We named them after an old comedy team because they worked so well against each other and they made us laugh.
They had been at the vet for treatment of the neglect they’d suffered at the storefront pet shop where we’d found them. We had seen the white one in the window, looking scruffy and depressed. We came close to buying him, but we were both working and felt it would be unfair to leave a dog alone at the apartment. It would get lonely at home by itself. If there were some way to find it a companion...
And then we saw the black one, curled up at the back of the window in the shadow. And that did it. We bought the two of them for, I think $30, from the relieved shop owner who obviously didn’t want the expense of keeping them saleable any more. We took them straight to the vet, who recognized them. The store owner had had them in previously for some minimal treatment of a cough, but wasn’t going to spend the money to treat them any further.
The first fun thing about bringing them home was just arriving. Jean sat in the back seat with a blanket-wrapped bundle in each arm, and when George, our downstairs neighbor, saw her he practically fainted.
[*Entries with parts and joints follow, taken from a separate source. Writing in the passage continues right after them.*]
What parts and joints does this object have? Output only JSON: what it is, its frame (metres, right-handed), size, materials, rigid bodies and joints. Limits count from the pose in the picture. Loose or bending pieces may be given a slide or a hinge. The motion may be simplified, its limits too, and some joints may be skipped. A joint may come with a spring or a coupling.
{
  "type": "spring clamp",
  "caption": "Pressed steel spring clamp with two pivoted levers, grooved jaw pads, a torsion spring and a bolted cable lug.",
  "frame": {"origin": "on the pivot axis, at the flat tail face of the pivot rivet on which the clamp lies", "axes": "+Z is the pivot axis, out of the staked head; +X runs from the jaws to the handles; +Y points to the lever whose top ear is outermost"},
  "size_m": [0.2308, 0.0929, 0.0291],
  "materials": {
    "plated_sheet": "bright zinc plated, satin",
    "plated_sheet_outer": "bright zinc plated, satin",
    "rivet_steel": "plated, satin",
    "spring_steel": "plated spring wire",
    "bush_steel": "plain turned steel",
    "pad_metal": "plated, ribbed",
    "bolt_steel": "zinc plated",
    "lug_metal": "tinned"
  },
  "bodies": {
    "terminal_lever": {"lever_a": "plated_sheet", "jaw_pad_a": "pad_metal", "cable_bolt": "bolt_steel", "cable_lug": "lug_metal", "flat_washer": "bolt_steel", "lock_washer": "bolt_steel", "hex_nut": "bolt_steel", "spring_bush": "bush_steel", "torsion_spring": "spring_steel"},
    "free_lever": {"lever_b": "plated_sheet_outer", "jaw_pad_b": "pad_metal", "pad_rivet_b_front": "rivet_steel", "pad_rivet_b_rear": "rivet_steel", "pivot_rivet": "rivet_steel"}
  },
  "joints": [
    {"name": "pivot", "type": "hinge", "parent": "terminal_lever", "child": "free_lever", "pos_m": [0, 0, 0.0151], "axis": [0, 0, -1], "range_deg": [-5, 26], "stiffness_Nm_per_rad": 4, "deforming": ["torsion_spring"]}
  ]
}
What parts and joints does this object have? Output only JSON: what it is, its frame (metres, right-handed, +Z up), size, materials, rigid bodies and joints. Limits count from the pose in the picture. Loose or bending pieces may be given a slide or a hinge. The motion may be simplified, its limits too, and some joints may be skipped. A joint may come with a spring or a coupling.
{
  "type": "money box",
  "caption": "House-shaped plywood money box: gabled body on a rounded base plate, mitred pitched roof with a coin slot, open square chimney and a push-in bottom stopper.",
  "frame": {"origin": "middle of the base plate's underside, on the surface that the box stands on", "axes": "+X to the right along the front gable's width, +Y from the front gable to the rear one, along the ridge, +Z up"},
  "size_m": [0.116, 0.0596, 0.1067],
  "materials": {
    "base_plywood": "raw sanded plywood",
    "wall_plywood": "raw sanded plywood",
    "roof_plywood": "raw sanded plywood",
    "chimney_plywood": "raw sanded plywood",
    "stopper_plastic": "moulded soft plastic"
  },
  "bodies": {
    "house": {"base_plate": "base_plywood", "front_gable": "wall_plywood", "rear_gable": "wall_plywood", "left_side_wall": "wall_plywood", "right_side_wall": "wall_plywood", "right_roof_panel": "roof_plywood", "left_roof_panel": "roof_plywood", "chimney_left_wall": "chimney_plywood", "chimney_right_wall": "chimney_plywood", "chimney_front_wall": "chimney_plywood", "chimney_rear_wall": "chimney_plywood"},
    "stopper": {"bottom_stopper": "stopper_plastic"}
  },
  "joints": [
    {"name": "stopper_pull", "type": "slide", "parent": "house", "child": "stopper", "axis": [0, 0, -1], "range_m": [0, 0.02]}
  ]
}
She hadn’t looked pregnant.
We assured him they were dogs, and took them up to our apartment. It wasn’t that big, but compared to the store window where they’d been confined for who knows how long it was a prairie. They ran back and forth on the hardwood floor, their nails clacking, skidding into the wall at the end of each run, twisting backward, scrambling to their feet, running back the other way, for minutes at a time.    
You couldn’t tell for sure what breed they were when they were in the store window, but cleaned up and clipped they turned out to be miniature poodles. Smiff, the black one, was a runt; his legs were too short for his body. Dale looked to the layman’s eye to be conventionally proportioned, but was probably flawed some other way. Their being together and in that place told you that some breeder who wasn’t going to be able to sell them as show dogs had sold them off for a couple of bucks. It was the best thing that had happened for us, though. We’d been married only a few years, and Smiff and Dale were our family for almost the next fifteen.